Importantly, "[t]he attorney need not himself be aware of the illegality involved; it is enough that the communication furthered, or was intended by the client to further, that illegality." United States v. Friedman, 445 F.2d 1076, 1086 (9th Cir. 1971) (citation omitted); see also United States v. Laurins, 857 F.2d 529, 540 (9th Cir. 1998) (noting that the crime-fraud exception applies even if "the attorney is unaware that his advice may further an illegal purpose"). Instead, "[b]ecause both the legal advice and the privilege are for the benefit of the client, it is the client's knowledge and intent that are relevant." In re Napster, Inc. Copyright Litig., 479 F.3d at 1090 (citations omitted).

The Ninth Circuit permits district courts to examine evidence of the crime-fraud exception in camera to determine whether the exception eviscerates attorney-client privilege or work-product doctrine where disclosure of sensitive grand jury materials could seriously impede the function of the grand jury. In re Grand Jury Proceedings, 867 F.2d at 540 (citation omitted); see also In re Grand Jury Proceedings, 2009 WL 226163, at *1 (9th Cir. Jan. 23, 2009) (stating that a district court has discretion to review the government's evidence in support of the crime-fraud exception in camera). At bottom, once the Court finds reasonable cause to believe that an attorney's services were employed in furtherance of a crime—whether by in camera review of evidence or otherwise—"the seal of secrecy is broken." Clark v. United States, 289 U.S. 1, 15 (1933).

Where the party challenging the privilege lacks sufficient evidence to establish reasonable cause to believe the crime-fraud exception applies, the court may instead review the actual documents sought in camera if the moving party can meet a lower threshold. Specifically, the moving party need only demonstrate a "factual basis adequate to support a good faith belief by a reasonable person" that in camera review of the documents will reveal evidence showing that the crime-fraud exception applies. In re Grand Jury Investigation, 974 F.2d 1068, 1072 (9th Cir. 1992) (citing Zolin, 491 U.S. at 574). Once that initial showing has been made, "the decision whether to engage in in camera review rests in the sound discretion of the district court." Zolin, 491 U.S. at 572.

However, in United States v.
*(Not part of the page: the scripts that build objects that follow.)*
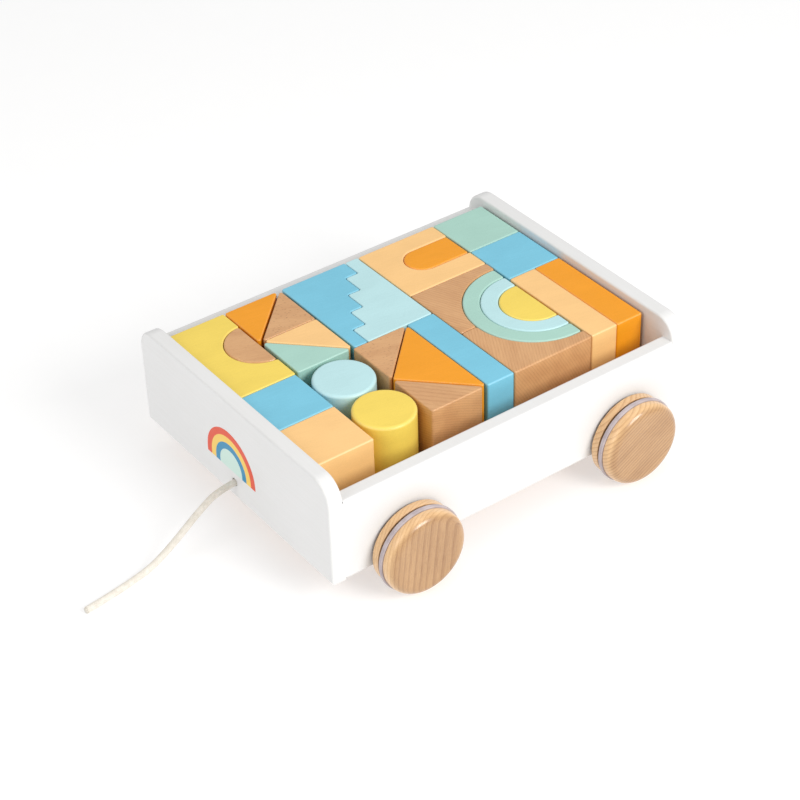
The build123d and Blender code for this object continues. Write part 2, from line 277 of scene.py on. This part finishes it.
def paint(name, colour):
    """Thin satin paint on beech: a sprayed skin, the grain just telling, and paler edges, partly worn paint
    and partly a painted highlight.
    """
    graph = Graph(name)
    edge = tinted(colour, EDGE_HIGHLIGHT_AND_WEAR_TINT)
    fibre = graph.noise(graph.along(PAINT_GRAIN, (3, 5, 7), (0.05, 1.3, 1.3)), 3.0, 0.55)
    broad = graph.noise(graph.along(PAINT_GRAIN, (3, 5, 7), (0.03, 0.06, 0.06)), 3.0)
    spray = graph.noise(graph.along(PAINT_GRAIN, (0, 0, 0), (1.5, 1.5, 1.5)), 3.0, 0.6)
    pale = tuple(min(1.0, part * 1.05 + 0.008) for part in colour[:3]) + (1.0,)
    deep = tuple(part * 0.92 for part in colour[:3]) + (1.0,)
    tone = graph.span(fibre, 0.30, 0.75, 0.0, 0.22)
    tone = graph.maths("ADD", tone, graph.span(broad, 0.3, 0.7, 0.0, 0.35))
    tone = graph.maths("ADD", tone, graph.span(spray, 0.3, 0.7, 0.0, 0.35), clamp=True)
    base = graph.mix(tone, pale, deep)
    # Paler rounded edges: partly worn paint, partly a painted highlight where light catches the eased edges.
    edge_highlight_and_wear = graph.maths("MULTIPLY", graph.eased_edge(), graph.span(spray, 0.40, 0.66, 0.12, 0.60))
    graph.set("Base Color", graph.mix(edge_highlight_and_wear, base, edge))
    graph.set("Roughness", graph.span(spray, 0.3, 0.7, PAINT_ROUGHNESS - 0.05, PAINT_ROUGHNESS + 0.08))
    graph.set("Specular IOR Level", 0.40)
    height = graph.maths("ADD", graph.maths("MULTIPLY", fibre, 0.5), graph.maths("MULTIPLY", spray, 0.6))
    graph.bump(height, 0.25, 0.00005)
    return graph.material


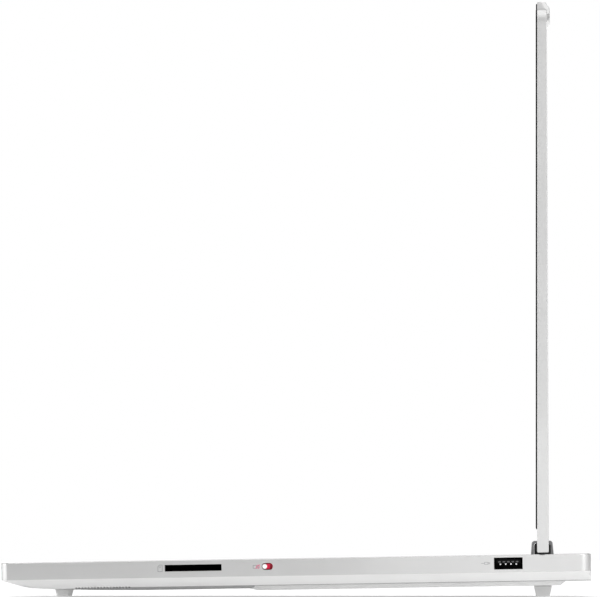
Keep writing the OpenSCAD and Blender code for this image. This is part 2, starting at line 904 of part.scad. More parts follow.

Christensen, --- F.3d ----, Nos. 08-50531 et al., 2015 WL 5010591, at *23 (9th Cir. Aug. 25, 2015), the Ninth Circuit implied that the two-step Zolin analysis is always required, even if the government has met the higher "reasonable cause" burden. See id. at *24 ("Zolin requires a district court to follow a two-step ex parte process to determine whether the crime-fraud exception applies to potentially privileged materials.") (citing Zolin, 491 U.S. at 572). The Christensen court determined that the district court erred by not applying Zolin's two-step framework initially, but found the error harmless because the court "recognized its own error and reconsidered its decision under the correct framework." Id. at *23.

Here, the Court's in camera review of the material the government submitted establishes reasonable cause to believe that there was an ongoing crime and that Bhatnagar's legal services were utilized by his client in furtherance of the ongoing unlawful scheme. The Court declines to disclose the basis of this belief in light of the sensitive nature of the government's ongoing investigation, see In re Grand Jury Proceedings, 867 F.2d at 540; In re Grand Jury Proceedings, 2009 WL 226163, at *1, and in light of the grand jury secrecy requirements of Federal Rule of Criminal Procedure 6(e). While earlier case law appears to hold that in camera review of the documents sought is therefore unnecessary given that the government has met its burden of establishing a "reasonable belief" that Bhatnagar's legal services were used by his client in furtherance of an ongoing crime, see In re Napster, Inc. Copyright Litig., 479 F.3d at 1090 (citation omitted); see also In re Grand Jury Proceedings, 87 F.3d at 382-83, out of an abundance of caution in light of the Ninth Circuit's recent decision in Christensen, the Court will instead review the documents sought in camera under the two-part Zolin test to confirm that the crime-fraud exception applies. See Christensen, 2015 WL 5010591, at *23.

CONCLUSION

For the reasons explained above, the Court ORDERS Bhatnagar to submit the documents for in camera review by September 25, 2015.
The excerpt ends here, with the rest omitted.